TITLE: Listen To Your Code AUTHOR: Eugene Wallingford DATE: April 15, 2010 8:50 PM DESC: ----- BODY: On a recent programming languages assignment, I asked students to write a procedure named if->boolean, whose spec was to recognize certain undesirable if expressions and return in their places equivalent but simpler boolean expressions. This procedure could be part of a simple refactoring engine for a Scheme-like language, though I don't know that we discussed it in such terms. One student's procedure made me smile in a way only a teacher can smile. As expected, his procedure was a cond expression selecting among the undesirable ifs. His procedure began something like this:
    (define if->boolean
      (lambda (exp)
        (cond ((not (if? exp))
                 exp)
              ; Has the form (if condition #t #f)
              ((and (list? exp)
                    (= (length exp) 4)
                    (eq? (car exp) 'if)
                    (exp? (cadr exp))
                    (true-lit? (caddr exp))
                    (false-lit? (cadddr exp)))
                 (if->boolean (cadr exp)))
              ...
The rest of the procedure was more of the same: comments such as
    ; Has the form (if condition #t another)
followed by big and expressions to recognize the noted undesirable if and a call to a helper procedure that constructed the preferred boolean expression. The code was long and tedious, but the comments made its intent clear enough. Next to his code, I wrote a comment of my own:
Listen to your code. It is saying, "Write syntax procedures!"

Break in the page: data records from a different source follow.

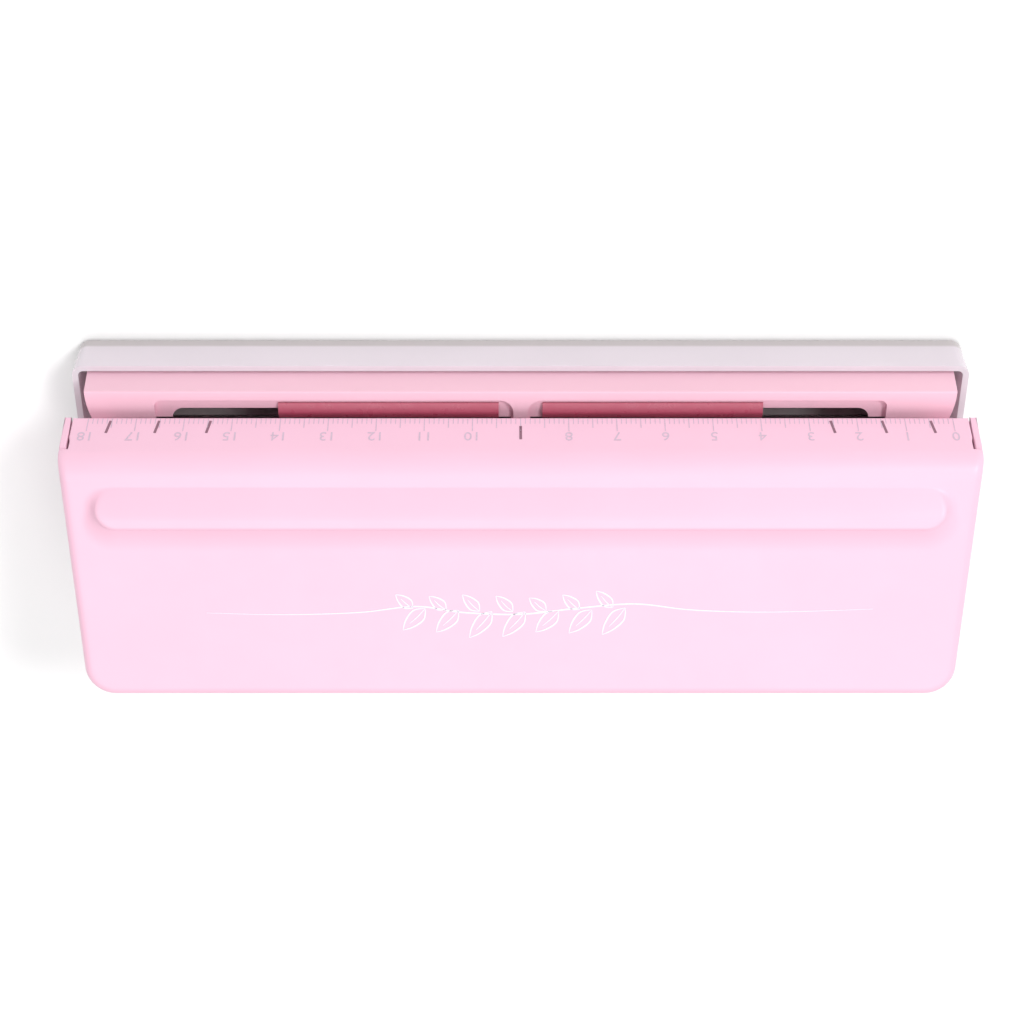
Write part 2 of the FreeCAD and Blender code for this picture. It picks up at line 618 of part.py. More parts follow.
def punch_spring(side, offset):
    """Coil spring between the upper jaw's seat and the punch head."""
    x = side * POCKET_CENTRE + offset
    wire_r = 0.25
    turns = 4.0
    height = HEAD_TOP - HEAD_T - SPRING_SEAT
    travel = height - 2 * wire_r - 0.1
    helix = Part.makeHelix(travel / turns, travel, 3.45)
    profile = Part.Wire([Part.makeCircle(wire_r, V(3.45, 0, 0), Y_AXIS)])
    coil = Part.Wire(helix.Edges).makePipeShell([profile], True, True)
    coil.translate(V(x, PIN_Y, SPRING_SEAT + wire_r + 0.05))
    return coil


# ---------------------------------------------------------------- all nodes
def make_nodes():
    """Every sub-part by node name."""
    nodes = {
        "chip_tray": chip_tray(),
        "tray_feet": tray_feet(),
        "base_housing": base_housing(),
        "housing_screws": housing_screws(),
        "index_strip": index_strip(),
        "paper_stop": paper_stop(),
        "lever_cover": lever_cover(),
        "press_bar": press_bar(),
        "press_bar_rivets": press_bar_rivets(),
    }
    for place, y in ROD_YS:
        nodes[place + "_guide_rod"] = guide_rod(y)
    for (name, side), (x, y) in zip(SIDES, BUMP_SPOTS):
        nodes["bump_stop_" + name] = bump_stop(x, y)
        nodes["side_plate_" + name] = side_plate(side)
        nodes["pivot_bush_" + name] = pivot_bush(side)
        nodes["pivot_pin_" + name] = pivot_pin(side)
        nodes["pivot_clip_" + name] = pivot_clip(side)
        nodes["pivot_washer_" + name] = pivot_washer(side)
        nodes["carriage_frame_" + name] = carriage_frame(side)
        nodes["die_plate_" + name] = die_plate(side)
        nodes["die_screws_" + name] = die_screws(side)
        nodes["finger_bar_" + name] = finger_bar(side)
        nodes["bar_screws_" + name] = bar_screws(side)
        nodes["detent_plunger_" + name] = detent_plunger(side)
        for number, offset in enumerate(PIN_OFFSETS, start=1):
            nodes["punch_%s_%d" % (name, number)] = punch_pin(side, offset)
            nodes["punch_spring_%s_%d" % (name, number)] = punch_spring(side, offset)
    return nodes


os.makedirs("parts", exist_ok=True)
for node_name, node_shape in make_nodes().items():
    node_shape.translate(V(0, -Y_CENTRE, 0))
    if not node_shape.isValid() or node_shape.Volume <= 0:
        print("check", node_name, node_shape.isValid(), node_shape.Volume)
    node_shape.exportStep("parts/" + node_name + ".step")
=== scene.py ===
import math

import bpy
from mathutils import Matrix, Vector


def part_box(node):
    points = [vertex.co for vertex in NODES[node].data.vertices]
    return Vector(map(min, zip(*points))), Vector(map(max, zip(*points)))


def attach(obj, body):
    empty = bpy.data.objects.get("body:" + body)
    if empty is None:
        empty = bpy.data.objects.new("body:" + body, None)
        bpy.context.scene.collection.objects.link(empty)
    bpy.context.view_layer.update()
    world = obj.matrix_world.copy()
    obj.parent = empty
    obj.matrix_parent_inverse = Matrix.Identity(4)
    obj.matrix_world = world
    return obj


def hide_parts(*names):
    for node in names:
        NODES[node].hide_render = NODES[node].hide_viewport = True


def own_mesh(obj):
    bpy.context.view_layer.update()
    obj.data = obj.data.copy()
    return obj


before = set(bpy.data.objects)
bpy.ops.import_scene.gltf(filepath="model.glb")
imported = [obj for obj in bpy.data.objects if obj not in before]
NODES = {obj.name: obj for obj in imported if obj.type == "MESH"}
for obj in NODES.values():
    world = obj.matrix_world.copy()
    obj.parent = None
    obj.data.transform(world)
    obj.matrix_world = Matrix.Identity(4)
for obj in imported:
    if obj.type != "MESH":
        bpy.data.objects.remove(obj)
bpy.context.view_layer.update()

# Adjustable six-hole planner punch. Lengths are millimetres in the lists below and become metres
# when a mesh is made. Section numbers count y from the lever's front ridge, as the CAD source does.
MM = 0.001
TRAY_FRONT = -7.6
Y_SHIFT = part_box("chip_tray")[0].y / MM - TRAY_FRONT

# ---- lever sheet, in its own frame: x, s along the panel from the ridge, n out of the panel
TILT = math.radians(12.0)
RIDGE_Y = 0.53
RIDGE_Z = 36.0
SHEET = 1.4
PANEL = 53.9
HALF = 95.0
REAR_HALF = 92.6
TAPER = (HALF - REAR_HALF) / PANEL
BAND_ANGLE = math.radians(68.0)
BAND = 13.4
RIDGE_R = 6.0
BEND_R = 1.9
CORNER_R = 6.2
LIP_DROP = 5.0
RIM_R = 0.3
SEAM_EDGE = 93.35
SEAM_EDGE_WIDE = 93.1
SEAM_WIDE_UNTIL = 6.6
BAND_ROWS = 8
RIDGE_ROWS = 14
CORNER_ROWS = 8
NOSE_SHARE = 0.35
TANGENT = RIDGE_R * math.tan(0.5 * BAND_ANGLE)
FLANGE_BOTTOM = ((PANEL, -LIP_DROP), (26.0, -10.5), (8.0, -13.9), (-1.8, -13.9))

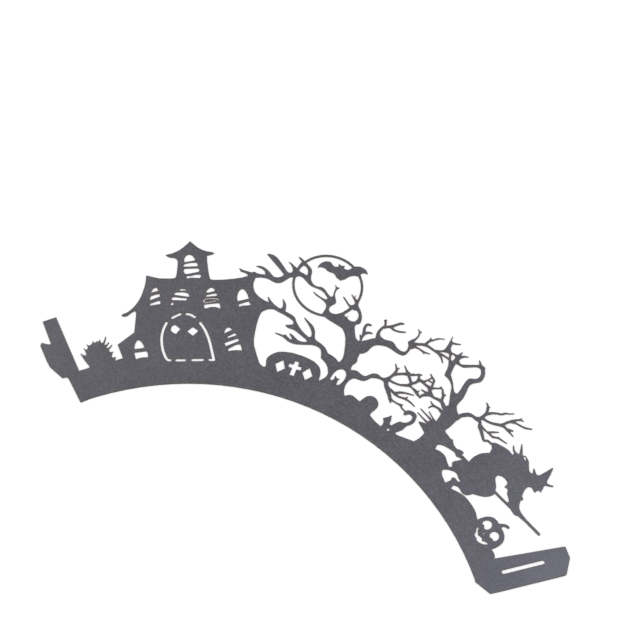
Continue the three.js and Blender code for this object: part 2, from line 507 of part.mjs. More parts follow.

How much clearer this code would have been had it read:
    (define if->boolean
      (lambda (exp)
        (cond ((not (if? exp))   exp)
              ((trivial-if? exp) (if->boolean (cadr exp)))
              ...
When I talked about this code in class (presented anonymously in order to guard the student's privacy, in case he desired it), I made it clear that I was not being all that critical of the solution. It was thorough and correct code. Indeed, I praised it for the concise comments that made the intent of the code clearer than it would have been without them. Still, the code could have been better, and students in the class -- many of whom had written code similar but not always as good as this -- knew it. For several weeks now we have been talking about syntax procedures as a way to define the interface of an ADT and as a way to hide detail that complicates a piece of code. Syntax Procedure is one pattern in a family of patterns we have learned in order to write structurally-recursive code over an inductive data type. Syntax procedures are, of course, much more broadly applicable than their role in structural recursion, but they are especially useful in helping us to isolate code for manipulating a particular data representation from the code that processes the data values and recurses over their parts. That can be especially useful when students are at the same time still getting used to a language as unusual to them as Scheme. Michelangelo's Pieta The note I wrote on the student's printout was one measure of chiding (Really, have you completely forgotten about the syntax procs we've been writing for weeks?) mixed with nine -- or ninety-nine -- measures of stylistic encouragement:
Yes! You have written a good piece of code, but don't stop here. The comment you wrote to help yourself create this code, which you left in so that you would be able to understand the code later, is a sign. Recognize the sign, and use what it says to make your code better.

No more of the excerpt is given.